[Begin SOURCE DATA]

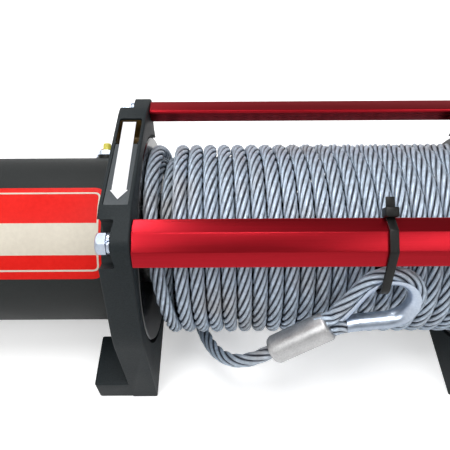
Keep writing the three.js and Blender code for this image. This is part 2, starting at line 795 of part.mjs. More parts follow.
const motorSide = (piece) => mirrored(piece instanceof THREE.BufferGeometry ? solid(piece) : piece);
add('motor_can', motorSide(motorCan()), finishes.motor_black);
add('motor_end_cap', motorSide(endCap()), finishes.motor_black);
for (let k = 0; k < pole_count; k++) add(`field_pole_${k + 1}`, motorSide(fieldPole(k)), finishes.copper);
add('armature_core', motorSide(armatureCore()), finishes.copper);
add('commutator', motorSide(commutatorBody()), finishes.copper);
add('brush_ring', motorSide(brushRing()), finishes.bronze);

// Motor shaft, coupling sleeve and the hexagonal drive shaft that runs through the drum
const hex_r = hex_af / 2 * hex_corner_share;
const coupling_r = 12;
const coupling_in = 8;
const coupling_out = 6;
const coupling_x1 = inner_x - coupling_in;
const coupling_x2 = outer_x + coupling_out;
const shaft_joint_x = (coupling_x1 + coupling_x2) / 2;
const motor_shaft_end = motor_end_x - motor_wall - gap;
const drive_end_x = outer_x + gear_len - gap;

function motorShaft() {
  const round = solid(rod(motor_shaft_r, coupling_x2 + gap, motor_shaft_end, 16));
  const tip = solid(extrudeX(hexagon(hex_af), shaft_joint_x + gap, coupling_x2 + overrun));
  return join(round, tip);
}

function couplingSleeve() {
  const sleeve = solid(rod(coupling_r, coupling_x1, coupling_x2, 20));
  const hole = solid(extrudeX(hexagon(hex_af + 2 * hex_gap), coupling_x1 - overrun, coupling_x2 + overrun));
  return sleeve.subtract(hole);
}

add('armature_shaft', motorSide(motorShaft()), finishes.steel);
add('shaft_coupling', motorSide(couplingSleeve()), finishes.steel);
add('drive_shaft', extrudeX(hexagon(hex_af), gap - shaft_joint_x, drive_end_x), finishes.steel);

// Cone brake inside the drum: a hub on the shaft and two shoes against the bore
const brake_len = 40;
const brake_x = -inner_x / 2;
const brake_hub_r = 12;
const brake_gap = 0.7;
const shoe_half = 82 * degree;
const shoe_steps = 8;

const hub_hole = extrudeX(hexagon(hex_af + 2 * hex_gap), brake_x - overrun, brake_x + brake_len + overrun);
const brake_hub = solid(rod(brake_hub_r, brake_x, brake_x + brake_len, 20)).subtract(solid(hub_hole));
add('brake_hub', brake_hub, finishes.steel);
for (const [name, side] of [['upper', 1], ['lower', -1]]) {
  const [shoe_r0, shoe_r1] = [brake_hub_r + brake_gap, drum_bore_r - brake_gap];
  const shoe = arcBlock(shoe_r0, shoe_r1, shoe_half, shoe_steps, brake_x, brake_x + brake_len);
  add(`${name}_brake_shoe`, spun(shoe, side * turn / 4), finishes.bronze);
}

// Gearbox: three planetary stages; the first is finest and lies at the outer end
const pressure_angle = 20 * degree;
const addendum_share = 0.85;
const dedendum_share = 1.25;
const backlash = 0.34;
const involute = (angle) => Math.tan(angle) - angle;

function halfTooth(r, pitch_r, teeth, thinned) {
  const base_r = pitch_r * Math.cos(pressure_angle);
  const at = r > base_r ? involute(Math.acos(base_r / r)) : 0;
  return turn / teeth / 4 - thinned / pitch_r / 2 + involute(pressure_angle) - at;
}

const ringTeeth = (sun) => sun + 2 * planet_teeth;
const moduleOf = (sun) => 2 * ring_pitch_r / ringTeeth(sun);
const planetReach = (sun) => (sun + planet_teeth) * moduleOf(sun) / 2;

function gearPoints(teeth, module, phase) {
  const pitch_r = teeth * module / 2;
  const root = pitch_r - dedendum_share * module;
  const tip = pitch_r + addendum_share * module;
  const points = [];
  for (let k = 0; k < teeth; k++) {
    const a = phase + k * turn / teeth;
    const wide = halfTooth(root, pitch_r, teeth, backlash);
    const narrow = halfTooth(tip, pitch_r, teeth, backlash);
    points.push(polar(root, a - wide), polar(tip, a - narrow));
    points.push(polar(tip, a + narrow), polar(root, a + wide));
  }
  return points;
}

function gearX(teeth, module, phase, x0, x1) {
  return solid(extrudeX(new THREE.Shape(gearPoints(teeth, module, phase)), x0, x1));
}

function ringGear(sun, outer, x0, x1) {
  const [teeth, module] = [ringTeeth(sun), moduleOf(sun)];
  const tip = ring_pitch_r - addendum_share * module;
  const root = ring_pitch_r + dedendum_share * module;
  const tooth = (r) => turn / teeth / 2 - halfTooth(r, ring_pitch_r, teeth, -backlash);
  const hole = [];
  for (let k = 0; k < teeth; k++) {
    const a = k * turn / teeth;
    hole.push(polar(root, a - tooth(root)), polar(tip, a - tooth(tip)));
    hole.push(polar(tip, a + tooth(tip)), polar(root, a + tooth(root)));
  }
  const rim = Array.from({ length: bearing_sides }, (_, k) => polar(outer, k * turn / bearing_sides));
  const shape = new THREE.Shape(rim);
  shape.holes.push(new THREE.Path(hole.reverse()));
  return extrudeX(shape, x0, x1);
}

const ring_outer_r = gear_face_r - gear_wall - gap;
const plate_r = 44;
const pin_r = 6.5;
const sun_bore_gap = 1.2;
const sun_bore_r = hex_r + sun_bore_gap;
const bore_sides = 8;
const planet_bore_r = pin_r / Math.cos(turn / 2 / bore_sides) + gap;

// The three stages share the length that the plates and gaps leave
const plate_count = 3;
const gap_count = 6;
const face_room = gear_len - cover_clear - plate_count * plate_t - gap_count * stage_gap;
const share_sum = face_shares.reduce((sum, share) => sum + share);
const [first_face, second_face, third_face] = face_shares.map((share) => face_room * share / share_sum);

// X places, outward from the support: the third stage, its plate nearest the drum, to the first
const third_plate_x = outer_x + stage_gap;
const third_x = third_plate_x + plate_t + stage_gap;
const second_plate_x = third_x + third_face + stage_gap;
const second_x = second_plate_x + plate_t + stage_gap;
const first_plate_x = second_x + second_face + stage_gap;
const first_x = first_plate_x + plate_t + stage_gap;

const stages = [
  { n: 1, sun: first_sun_teeth, face: first_face, x: first_x, plate_x: first_plate_x },
  { n: 2, sun: later_sun_teeth, face: second_face, x: second_x, plate_x: second_plate_x },
  { n: 3, sun: later_sun_teeth, face: third_face, x: third_x, plate_x: third_plate_x },
];

function planets(stage) {
  const phase = Math.PI + Math.PI / planet_teeth;
  const bore = solid(rod(planet_bore_r, stage.x - overrun, stage.x + stage.face + overrun, bore_sides));
  const gear = gearX(planet_teeth, moduleOf(stage.sun), phase, stage.x, stage.x + stage.face).subtract(bore);
  for (let k = 0; k < planet_count; k++) {
    const placed = spun(moved(geometryOf(gear), 0, planetReach(stage.sun), 0), k * turn / planet_count);
    add(`stage_${stage.n}_planet_${k + 1}`, placed, finishes.steel);
  }
}

// A carrier: a plate with three pins towards its planets, and on its other side the next sun
// or the hub that turns the drum
function carrier(stage, output) {
  const plate = solid(rod(plate_r, stage.plate_x, stage.plate_x + plate_t, 24));
  const pins = Array.from({ length: planet_count }, (_, k) => {
    const pin = rod(pin_r, stage.plate_x + plate_t / 2, stage.x + stage.face, bore_sides);
    return solid(spun(moved(pin, 0, planetReach(stage.sun), 0), k * turn / planet_count));
  });
  const bore = solid(rod(sun_bore_r, inner_x - plate_r, gear_end_x, bore_sides));
  return join(plate, ...pins, output).subtract(bore);
}

const sunGear = (stage, x1) => gearX(stage.sun, moduleOf(stage.sun), 0, stage.x, x1);
const sunOn = (stage, next) => sunGear(next, stage.plate_x + plate_t / 2);

const [first, second, third] = stages;
const hub = solid(rod(drum_bore_r - gap, inner_x - plate_t, third.plate_x + plate_t / 2, 20));
const sun_hole = solid(extrudeX(hexagon(hex_af + 2 * hex_gap), first.x - overrun, gear_end_x));

add('sun_gear', sunGear(first, first.x + first.face).subtract(sun_hole), finishes.steel);
for (const stage of stages) planets(stage);
add('stage_1_carrier', carrier(first, sunOn(first, second)), finishes.steel);
add('stage_2_carrier', carrier(second, sunOn(second, third)), finishes.steel);
add('stage_3_carrier', carrier(third, hub), finishes.steel);

const ring_split_x = first_plate_x + plate_t / 2;
const main_ring = ringGear(later_sun_teeth, ring_outer_r, third_x - stage_gap, ring_split_x - gap);
add('main_ring_gear', main_ring, finishes.steel);

// Gear housing, end cover and the free-spool clutch on top
const clutch_x = (ring_split_x + first_x + first_face) / 2;
const pin_d = 8;
const pin_in_ring = 2.6;
const pin_travel = 5;
const clutch_boss_r = 10.5;
const clutch_boss_top = 70;
const lever_hub_r = 14;
const lever_hub_h = 12;
const lever_len = 46;
const lever_w = 10;
const lever_t = 7;
const knob_r = 8;
const knob_h = 16;

function clutchRing() {
  const body = solid(ringGear(first_sun_teeth, ring_outer_r, ring_split_x, first_x + first_face));
  const notch_z = ring_outer_r - pin_in_ring - gap;
  const notch = upright(pin_d / 2 + gap, clutch_x, 0, notch_z, ring_outer_r + overrun, 12);
  return body.subtract(solid(notch));
}

add('clutch_ring_gear', clutchRing(), finishes.steel);

function gearHousing() {
  const [x0, x1] = [outer_x + gap, outer_x + gear_len - gap];
  const tube = solid(ring(ring_outer_r + gap, gear_face_r, x0, x1, round_sides));
  const boss = solid(upright(clutch_boss_r, clutch_x, 0, gear_face_r - gear_wall, clutch_boss_top, 20));
  const ends = solid(block(x0, x1, -gear_face_r, gear_face_r, 0, clutch_boss_top));
  const room = solid(rod(ring_outer_r + gap, outer_x - overrun, gear_end_x, round_sides));
  const hole = solid(upright(pin_d / 2 + gap, clutch_x, 0, 0, clutch_boss_top + overrun, 12));
  return cut(tube.add(boss.intersect(ends)), room, hole);
}

function endCover() {
  const x = outer_x + gear_len;
  const mid_x = x + cover_t / 2;
  const step_r = plate_r;
  const lip = 3;
  return turned([
    [x, 0], [x, gear_face_r], [mid_x - edge_chamfer, gear_face_r], [mid_x, gear_face_r - edge_chamfer],
    [mid_x, step_r + lip], [gear_end_x - edge_chamfer, step_r], [gear_end_x, step_r - edge_chamfer],
    [gear_end_x, 0],
  ], round_sides);
}

add('gear_housing', gearHousing(), finishes.casting);
add('gear_end_cover', endCover(), finishes.casting);

const pin_bottom = ring_outer_r - pin_in_ring;
const lever_z = clutch_boss_top + gap;
const pin_top = lever_z + lever_hub_h / 2 - pin_travel / 2;

add('clutch_pin', upright(pin_d / 2, clutch_x, 0, pin_bottom, pin_top, 12), finishes.zinc);

function clutchLever() {
  const hub_top = lever_z + lever_hub_h;
  const arm_z = hub_top - lever_t;
  const [arm_x0, arm_x1] = [clutch_x - lever_w / 2, clutch_x + lever_w / 2];
  const hub_body = solid(upright(lever_hub_r, clutch_x, 0, lever_z, hub_top, 20));
  const arm = solid(block(arm_x0, arm_x1, -lever_len, 0, arm_z, hub_top));
  const knob = solid(upright(knob_r, clutch_x, -lever_len, arm_z, lever_z + knob_h));
  const socket = solid(upright(pin_d / 2 + gap, clutch_x, 0, lever_z - overrun, pin_top + pin_travel + gap, 12));
  return join(hub_body, arm, knob).subtract(socket);
}

add('clutch_lever', clutchLever(), finishes.plastic);

// Motor terminals: three insulated studs in a slanting row at the top rear of the can
const stud_count = 3;
const stud_first_x = 14.9;
const stud_step_x = 6.2;
const stud_first_angle = 43 * degree;
const stud_step_angle = 15 * degree;
const stud_base_r = 6.5;
const stud_base_h = 2.4;
const stud_nut_af = 10;
const stud_nut_h = 3.4;
const stud_cap_r = 3.2;
const stud_cap_top = 10.5;

function terminalStud(k) {
  const base_top = motor_r + stud_base_h;
  const base = solid(rod(stud_base_r, motor_r - motor_wall / 2, base_top, 12));
  const nut = solid(extrudeX(hexagon(stud_nut_af), base_top - gap, base_top + stud_nut_h));
  const cap = solid(rod(stud_cap_r, base_top, motor_r + stud_cap_top, 10));
  const can = solid(rod(motor_r + gap, outer_x - can_len, outer_x + can_len, round_sides));
  const stud = geometryOf(join(base, nut, cap));
  stud.rotateZ(Math.PI / 2);
  spun(stud, stud_first_angle - k * stud_step_angle);
  moved(stud, outer_x + stud_first_x + k * stud_step_x, 0, 0);
  return solid(stud).subtract(can);
}

for (let k = 0; k < stud_count; k++) {
  add(`terminal_stud_${k + 1}`, motorSide(terminalStud(k)), finishes.yellow);
}

export default winch;
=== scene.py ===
# %% [markdown]
# # An electric winch, dressed for a picture
#
# A recovery winch has three round blocks in a row: a motor, a rope drum between two cast
# supports, and a planetary gearbox. Two flat red bars tie the supports together. The CAD model
# gives every piece its size and place. This script loads that model, keeps it as the frame, and
# puts finer skins over the pieces that a camera can see. Pieces inside keep their CAD shape and
# only get a finish.

# %% Load the CAD frame
from math import atan2, cos, hypot, pi, radians, sin

import bmesh
import bpy
import numpy as np
from mathutils import Matrix, Vector
from mathutils.geometry import convex_hull_2d


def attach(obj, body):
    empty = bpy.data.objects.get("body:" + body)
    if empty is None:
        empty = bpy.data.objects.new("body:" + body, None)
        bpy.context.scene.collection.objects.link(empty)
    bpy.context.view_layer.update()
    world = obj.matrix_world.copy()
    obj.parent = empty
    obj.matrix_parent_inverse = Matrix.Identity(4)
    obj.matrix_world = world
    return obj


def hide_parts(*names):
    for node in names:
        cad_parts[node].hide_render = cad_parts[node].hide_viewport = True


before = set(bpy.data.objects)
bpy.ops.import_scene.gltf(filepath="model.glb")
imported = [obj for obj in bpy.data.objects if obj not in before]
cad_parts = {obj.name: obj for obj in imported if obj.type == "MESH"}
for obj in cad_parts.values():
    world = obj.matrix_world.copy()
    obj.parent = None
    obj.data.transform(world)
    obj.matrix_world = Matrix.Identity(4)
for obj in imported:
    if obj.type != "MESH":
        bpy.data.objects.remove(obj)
scene = bpy.context.scene
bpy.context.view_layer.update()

# %% [markdown]
# ## Where everything is
#
# The winch was drawn in millimetres from the middle of the drum's axis. Each mesh is built in
# those numbers, and one matrix takes it to metres on the floor at the very end. No object is ever
# moved, so a pattern that reads Object coordinates stays put.

# %% The drum-centred millimetre frame
DRUM_CENTRE = Vector((0.0485, 0.0, 0.080))
WINCH_FRAME = Matrix.Translation(DRUM_CENTRE) @ Matrix.Scale(0.001, 4)
FLOOR_Z = -80.0


def add_object(name, data):
    thing = bpy.data.objects.new(name, data)
    scene.collection.objects.link(thing)
    return thing


print("drum centre:", tuple(DRUM_CENTRE))

# %% [markdown]
# ## Camera
#
# The picture was taken from above the front, a little to the motor side, looking steeply down.
# The place and lens below come from matching both bars, the supports and the motor's edges. A
# longer lens would flatten the supports. The last small roll lets the bars rise to the right.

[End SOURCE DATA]

- _DO THIS_
From the listing above, output exactly the run of lines that starts with the line containing "add('clutch_lever', clutchLever(), finishes.plastic);" and ends with the line containing "obj.parent = empty".

- _RESULT OF THIS TASK_
add('clutch_lever', clutchLever(), finishes.plastic);

// Motor terminals: three insulated studs in a slanting row at the top rear of the can
const stud_count = 3;
const stud_first_x = 14.9;
const stud_step_x = 6.2;
const stud_first_angle = 43 * degree;
const stud_step_angle = 15 * degree;
const stud_base_r = 6.5;
const stud_base_h = 2.4;
const stud_nut_af = 10;
const stud_nut_h = 3.4;
const stud_cap_r = 3.2;
const stud_cap_top = 10.5;

function terminalStud(k) {
  const base_top = motor_r + stud_base_h;
  const base = solid(rod(stud_base_r, motor_r - motor_wall / 2, base_top, 12));
  const nut = solid(extrudeX(hexagon(stud_nut_af), base_top - gap, base_top + stud_nut_h));
  const cap = solid(rod(stud_cap_r, base_top, motor_r + stud_cap_top, 10));
  const can = solid(rod(motor_r + gap, outer_x - can_len, outer_x + can_len, round_sides));
  const stud = geometryOf(join(base, nut, cap));
  stud.rotateZ(Math.PI / 2);
  spun(stud, stud_first_angle - k * stud_step_angle);
  moved(stud, outer_x + stud_first_x + k * stud_step_x, 0, 0);
  return solid(stud).subtract(can);
}

for (let k = 0; k < stud_count; k++) {
  add(`terminal_stud_${k + 1}`, motorSide(terminalStud(k)), finishes.yellow);
}

export default winch;
=== scene.py ===
# %% [markdown]
# # An electric winch, dressed for a picture
#
# A recovery winch has three round blocks in a row: a motor, a rope drum between two cast
# supports, and a planetary gearbox. Two flat red bars tie the supports together. The CAD model
# gives every piece its size and place. This script loads that model, keeps it as the frame, and
# puts finer skins over the pieces that a camera can see. Pieces inside keep their CAD shape and
# only get a finish.

# %% Load the CAD frame
from math import atan2, cos, hypot, pi, radians, sin

import bmesh
import bpy
import numpy as np
from mathutils import Matrix, Vector
from mathutils.geometry import convex_hull_2d


def attach(obj, body):
    empty = bpy.data.objects.get("body:" + body)
    if empty is None:
        empty = bpy.data.objects.new("body:" + body, None)
        bpy.context.scene.collection.objects.link(empty)
    bpy.context.view_layer.update()
    world = obj.matrix_world.copy()
    obj.parent = empty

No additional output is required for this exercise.